Beteta acknowledged that “we’re already hearing from restaurants and hotels saying they’re being impacted,” and said her team is at work on a recovery campaign stressing that “everyone, especially California residents, should consider planning a trip to Los Angeles to support its economic recovery.”
Adam Burke, president and CEO of the Los Angeles Tourism & Convention Board, also known as Discover Los Angeles, said, “it’s premature to really understand what the implications are going to be,” but until then, “we’re trying to use our platform to help those who have been directly affected.”
In the longer term, Burke said, he’ll be looking closely at data on web searches for Los Angeles as a destination, international bookings, airport arrivals and hotel occupancy. He noted that in a typical year, hotel tax revenues add more than $300 million to the city’s general fund — money that could helpful fuel recovery efforts.
Despite the devastation of the fire areas, the vast majority of the region’s best-known tourism spots were undamaged by the fires. Though many parks and museums closed because of air quality or other concerns, several have reopened, including Griffith Park, the L.A. Zoo and Autry Museum of the American West on Thursday.
Overall consumer demand typically drops in the aftermath of a natural disaster, since fewer outside visitors to an area will lead to a reduction in leisure, hospitality and entertainment spending, said Raphaelle Gauvin-Coulombe, an assistant professor of economics at Middlebury, who was co-author of a study last year examining satellite data to understand fire activity and its effect on labor markets in counties across the U.S.
Leisure and hospitality is a sector that is particularly important for L.A. County, amounting to about 13.5% of the workforce, much higher than the median across counties, which hovers around 6%, Gauvin-Coulombe said.
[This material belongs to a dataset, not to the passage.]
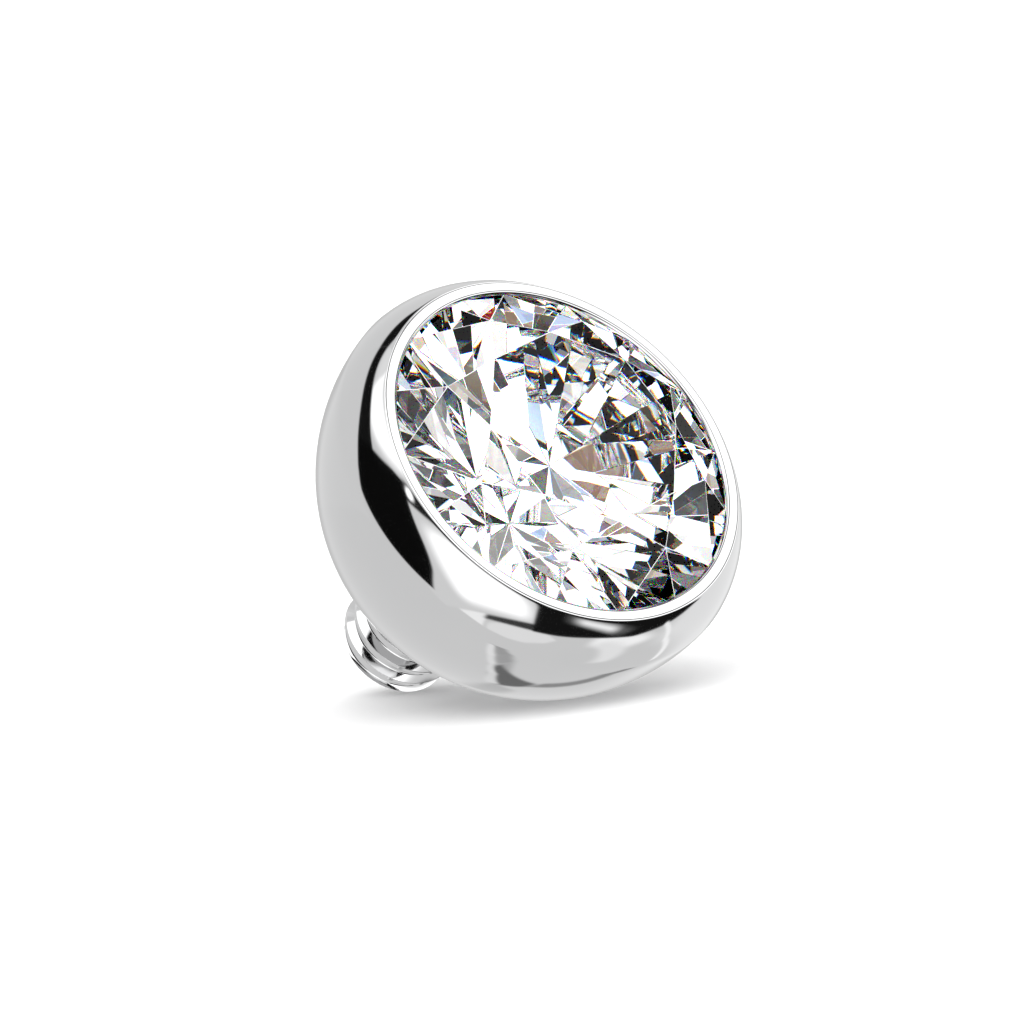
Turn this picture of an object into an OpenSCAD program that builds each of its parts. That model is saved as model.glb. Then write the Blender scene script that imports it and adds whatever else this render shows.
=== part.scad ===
// Bezel-set gem ball top for body jewellery, in millimetres.
// A turned metal ball holds a round brilliant in front and a threaded post behind.
// Each piece is drawn about its own axis, stone upwards, from the ball's greatest width at zero.
// It is then laid down as it rests by itself: on the ball and the end of the post.
// The origin is on the surface, under the middle of the part.

/* [Ball] */
// Diameter of the ball
ball_d = 5; // [4.4:0.1:6]
// Distance from the ball's centre to the flat at its back
back_depth = 2.1; // [1.9:0.05:2.15]

/* [Lip and rim] */
// Height of the rim above the ball's greatest width
rim_height = 0.55; // [0.45:0.01:0.65]
// How far the rim's outer edge lies inside the ball's radius
lip_draw = 0.296; // [0.25:0.002:0.35]
// How far the lip swells beyond a straight cone
lip_swell = 0.051; // [0.03:0.001:0.08]
// Width of the flat ring on the rim
rim_face = 0.12; // [0.08:0.01:0.16]
// Depth of the bright-cut edge inside the rim
edge_depth = 0.035; // [0.02:0.005:0.05]
// How far the bright-cut edge leans inwards over the stone
edge_lean = 0.034; // [0.02:0.002:0.05]

/* [Stone] */
// How far the lip reaches over the stone's girdle
lip_hold = 0.04; // [0.02:0.01:0.06]
// Width of the table between opposite corners, as a share of the stone's width
table_share = 0.589; // [0.52:0.001:0.66]
// Angle of the crown's main facets
crown_angle = 32; // [30:0.5:37]
// Share of the way from table to girdle that the star facets reach
star_share = 0.49; // [0.4:0.01:0.6]
// Thickness of the girdle
girdle = 0.09; // [0.06:0.01:0.12]
// Angle of the pavilion's main facets
pavilion_angle = 40; // [39:0.5:42]
// Share of the way from girdle to culet that the lower girdle facets reach
lower_share = 0.77; // [0.65:0.01:0.85]
// Turn of the stone in its seat
stone_turn = 36.5; // [0:0.5:45]
// Clearance between the stone and the metal
stone_gap = 0.012; // [0.01:0.002:0.02]

/* [Post and thread] */
// Outer diameter of the thread
thread_d = 1.36; // [1.2:0.02:1.44]
// Diameter at the root of the thread
root_d = 1.16; // [1:0.02:1.16]
// Distance from one thread to the next
pitch = 0.25; // [0.25:0.01:0.3]
// Width of the flat between threads
root_flat = 0.1; // [0.06:0.01:0.1]
// Length of the post behind the ball
post_length = 1.88; // [1.6:0.02:2.2]
// Length of the plain neck next to the ball
neck_length = 0.34; // [0.25:0.01:0.45]
// How much the crests of the thread close in towards the end, which starts it easily
crest_taper = 0.01; // [0.006:0.002:0.02]
// Radius of the domed end of the post
end_r = 0.8; // [0.74:0.02:0.9]

/* [Hidden] */

ball_r = ball_d / 2;
eps = 0.01;

// Lip: one arc from the ball's greatest width to the rim's outer edge
rim_r = ball_r - lip_draw;
rim_in_r = rim_r - rim_face;
lip_chord = norm([lip_draw, rim_height]);
lip_arc_r = lip_chord * lip_chord / (8 * lip_swell) + lip_swell / 2;
lip_out = [rim_height, lip_draw] / lip_chord;
lip_c = [(ball_r + rim_r) / 2, rim_height / 2] - (lip_arc_r - lip_swell) * lip_out;

// Stone: the crown meets the lip's edge, and all facet angles follow from the main ones
lip_edge_r = rim_in_r - edge_lean;
lip_edge_z = rim_height - edge_depth;
stone_r = lip_edge_r + lip_hold;
step = 360 / 16;
half_step = step / 2;
girdle_top = lip_edge_z - stone_gap / cos(crown_angle) - lip_hold * tan(crown_angle);
girdle_low = girdle_top - girdle;
table_r = stone_r * table_share;
table_z = girdle_top + (stone_r - table_r) * tan(crown_angle);
table_flat = table_r * cos(step);
star_r = table_flat + star_share * (stone_r - table_flat);
star_z = girdle_top + (stone_r - star_r * cos(step)) * tan(crown_angle);
upper_angle = atan((star_z - girdle_top) / ((stone_r - star_r) * cos(half_step)));
lower_r = stone_r * (1 - lower_share);
lower_drop = (stone_r - lower_r * cos(step)) * tan(pavilion_angle);
lower_angle = atan(lower_drop / ((stone_r - lower_r) * cos(half_step)));
culet_z = girdle_low - stone_r * tan(pavilion_angle);
girdle_sides = 64;

// Hollow of the cup: the girdle's pocket, the bearing cone under it and the drilled cone below
pocket_r = stone_r + stone_gap;
pocket_top = lip_edge_z - (pocket_r - lip_edge_r) * tan(crown_angle);
bearing = 0.3;
seat_gap = stone_gap / cos(pavilion_angle);
seat_top = girdle_low - (pocket_r - stone_r) * tan(pavilion_angle) - seat_gap;
bore_r = pocket_r - bearing;
bore_top = seat_top - bearing * tan(pavilion_angle);
bore_wall = 0.12;
bore_low = bore_top - bore_wall;
drill_z = bore_low - bore_r;

// Post: from the flat back to the dome at its end
thread_r = thread_d / 2;
root_r = root_d / 2;
end_z = -(back_depth + post_length);
end_c = end_z + end_r;
neck_z = -(back_depth + neck_length);
end_side_r = thread_r - crest_taper;

// Thread groove: flanks of a 60 degree thread, cut from beyond the end up to the neck
steps_per_turn = 24;
crest_clear = 0.008;
cut_r = thread_r / cos(180 / steps_per_turn) + crest_clear;
flank = tan(30);
first_cut = 0.1;
groove_start = end_z + first_cut;
groove_end = neck_z - root_flat;
groove_steps = floor((groove_end - groove_start) / pitch * steps_per_turn);
fade_steps = 6;
fade_share = 0.98;
// Height of the groove's middle on the underside, where the part rests
groove_z = -3.558;
groove_phase = (groove_start - groove_z) / pitch * 360;

// Turn of the line where the turned outline starts, which is kept well away from the underside
seam_turn = 35;

// Resting pose: the ball and the domed end touch one plane
lay_angle = asin((ball_r - end_r) / -end_c);
back_reach = -end_c * cos(lay_angle) + end_r;
front_reach = rim_height * cos(lay_angle) + rim_r * sin(lay_angle);
middle_x = (back_reach - front_reach) / 2;

// Turns a piece from its own axis to the way the part rests
module laid_down() {
    translate([middle_x, 0, ball_r]) rotate([0, 90 - lay_angle, 0]) children();
}

// Half section of the ball, its lip and the post
module cup_outline() {
    // Ball below its greatest width, cut flat at the back
    intersection() {
        circle(r = ball_r, $fn = 72);
        translate([0, -back_depth]) square([ball_r + eps, back_depth]);
    }
    // Swelling lip above it
    intersection() {
        translate(lip_c) circle(r = lip_arc_r, $fn = 72);
        translate([lip_c.x, 0]) square([ball_r, rim_height]);
    }
    translate([0, -eps]) square([lip_c.x + eps, rim_height + eps]);
    // Post with a domed end
    intersection() {
        polygon([
            [0, end_z],
            [end_side_r, end_z],
            [thread_r, neck_z],
            [thread_r, eps - back_depth],
            [0, eps - back_depth]
        ]);
        union() {
            translate([0, end_c]) circle(r = end_r, $fn = 72);
            translate([0, end_c]) square([end_r, -end_c]);
        }
    }
}

// Half section of the stone's pocket, its bearing and the drilled hollow
module cup_hollow() {
    polygon([
        [0, drill_z],
        [bore_r, bore_low],
        [bore_r, bore_top],
        [pocket_r, seat_top],
        [pocket_r, pocket_top],
        [lip_edge_r, lip_edge_z],
        [rim_in_r, rim_height],
        [rim_in_r, rim_height + eps],
        [0, rim_height + eps]
    ]);
}

// Right-hand helical groove, swept ring by ring, which runs out next to the neck
module thread_groove() {
    function depth_at(i) =
        let (left = (groove_steps - i) / fade_steps)
        left < 1 ? (1 - left) * (cut_r - root_r) * fade_share : 0;
    function ring(i) =
        let (
            turn = i * 360 / steps_per_turn + groove_phase,
            mid = groove_start + i * pitch / steps_per_turn,
            inner = root_r + depth_at(i),
            low = root_flat / 2 + (inner - root_r) * flank,
            high = root_flat / 2 + (cut_r - root_r) * flank,
            section = [[inner, -low], [cut_r, -high], [cut_r, high], [inner, low]]
        )
        [for (p = section) [p[0] * cos(turn), p[0] * sin(turn), mid + p[1]]];
    corners = [for (i = [0:groove_steps]) each ring(i)];
    walls = [
        for (i = [0:groove_steps - 1], k = [0:3])
            let (a = 4 * i + k, b = 4 * i + (k + 1) % 4)
            each [[a, b, a + 4], [b, b + 4, a + 4]]
    ];
    last = 4 * groove_steps;
    ends = [[0, 2, 1], [0, 3, 2], [last, last + 1, last + 2], [last, last + 2, last + 3]];
    polyhedron(points = corners, faces = concat(walls, ends), convexity = 12);
}

module bezel_cup() {
    color("silver")
        laid_down() difference() {
            rotate([0, 0, seam_turn]) rotate_extrude($fn = 72) difference() {
                cup_outline();
                cup_hollow();
            }
            thread_groove();
        }
}

// Corners of the cut: the girdle's two scalloped edges follow the planes of the facets next to them
function girdle_ring(z, slope) = [
    for (k = [0:girdle_sides - 1])
        let (
            around = k * 360 / girdle_sides,
            off = around - (floor(around / step) * step + half_step)
        )
        [stone_r * cos(around), stone_r * sin(around), z + slope * stone_r * (cos(half_step) - cos(off))]
];
function ring_of_eight(r, z, start) = [for (k = [0:7]) [r * cos(45 * k + start), r * sin(45 * k + start), z]];

module gemstone() {
    corners = concat(
        ring_of_eight(table_r, table_z, 0),
        ring_of_eight(star_r, star_z, step),
        girdle_ring(girdle_top, tan(upper_angle)),
        girdle_ring(girdle_low, -tan(lower_angle)),
        ring_of_eight(lower_r, girdle_low - lower_drop, step),
        [[0, 0, culet_z]]
    );
    color([0.93, 0.96, 1, 0.7])
        laid_down() rotate([0, 0, stone_turn])
            hull() polyhedron(points = corners, faces = [[for (i = [0:len(corners) - 1]) i]]);
}

bezel_cup();
gemstone();
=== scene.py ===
# %% [markdown]
# # A bezel-set gem ball top
#
# This lesson dresses the threaded top of a piece of body jewellery. It is a steel ball 5 mm across,
# cut flat at the back, with a round brilliant set in front and a short threaded post behind. We turn
# the metal as a lathe would, cut the stone as a lapidary would, and light both in a small studio.

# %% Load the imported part
import math

import bmesh
import bpy
import numpy as np
from mathutils import Matrix, Vector


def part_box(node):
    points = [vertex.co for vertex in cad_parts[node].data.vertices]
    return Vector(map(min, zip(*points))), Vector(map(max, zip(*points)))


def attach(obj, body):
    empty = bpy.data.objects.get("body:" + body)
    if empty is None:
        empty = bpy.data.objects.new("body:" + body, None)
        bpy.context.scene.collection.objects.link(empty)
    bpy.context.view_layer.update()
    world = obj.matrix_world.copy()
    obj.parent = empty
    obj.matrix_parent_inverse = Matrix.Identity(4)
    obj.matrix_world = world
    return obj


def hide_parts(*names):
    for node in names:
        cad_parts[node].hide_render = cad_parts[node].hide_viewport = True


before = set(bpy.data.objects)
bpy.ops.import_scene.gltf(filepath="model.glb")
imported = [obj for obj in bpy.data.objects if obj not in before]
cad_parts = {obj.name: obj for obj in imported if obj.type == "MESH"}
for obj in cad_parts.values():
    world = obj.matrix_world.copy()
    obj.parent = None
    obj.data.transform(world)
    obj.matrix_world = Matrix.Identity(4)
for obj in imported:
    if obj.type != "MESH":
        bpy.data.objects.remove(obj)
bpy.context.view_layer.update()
print("nodes:", sorted(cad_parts))

# %% [markdown]
# ## The way the top lies
#
# Both pieces are round about one axis, so each is made upright round Z, in millimetres, with the
# ball's greatest width at zero. One matrix then lays them down the way the real top rests, on its ball
# and on the domed end of its post. The angle follows from two circles that touch one line.

# %% The resting pose
MM = 0.001
BALL_R = 2.5
END_R = 0.8
END_Z = -3.98
END_CENTRE = END_Z + END_R
RIM_R = 2.204
RIM_Z = 0.55

lay = math.asin((BALL_R - END_R) / -END_CENTRE)
back_reach = -END_CENTRE * math.cos(lay) + END_R
front_reach = RIM_Z * math.cos(lay) + RIM_R * math.sin(lay)
BALL_CENTRE = Vector(((back_reach - front_reach) / 2, 0, BALL_R))
LAID = (
    Matrix.Scale(MM, 4)
    @ Matrix.Translation(BALL_CENTRE)
    @ Matrix.Rotation(math.pi / 2 - lay, 4, "Y")
)
print(f"the stone's axis points {math.degrees(lay):.1f} degrees above the surface")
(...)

She did note, however, that destinations with more diverse economies — like that of Los Angeles — tend to be more resilient than those that are heavily dependent on one sector.
The disaster may also force the industry to contend with a shrinking labor force in the region, with fires tending to cause out-migration, she said. A slowing of employment growth can last for three years after a fire, she added.
“When people are traveling, they consider everything,” said Ray Patel, president of the Northeast Los Angeles Hotel Owners Assn. “It’s all perception to the guest. They might go, ‘oh, it’s too many fires.’ ”
It’s an understandable impulse, he said: “We all want to put our heads down at night and make sure we feel safe.”
As Los Angeles looks to stabilize its tourism industry in the wake of the fires, it can rely on an important asset many cities don’t have — its tourism board has staff at seven offices abroad who work with counterparts in Australia, the United Kingdom, India and China.
At a moment when dramatic television images threaten to overshadow the facts of L.A. geography, Burke said, “we’re already working with the travel trade in real time,” aiming to “educate people around the world about why it’s still safe to responsibly travel to Los Angeles.”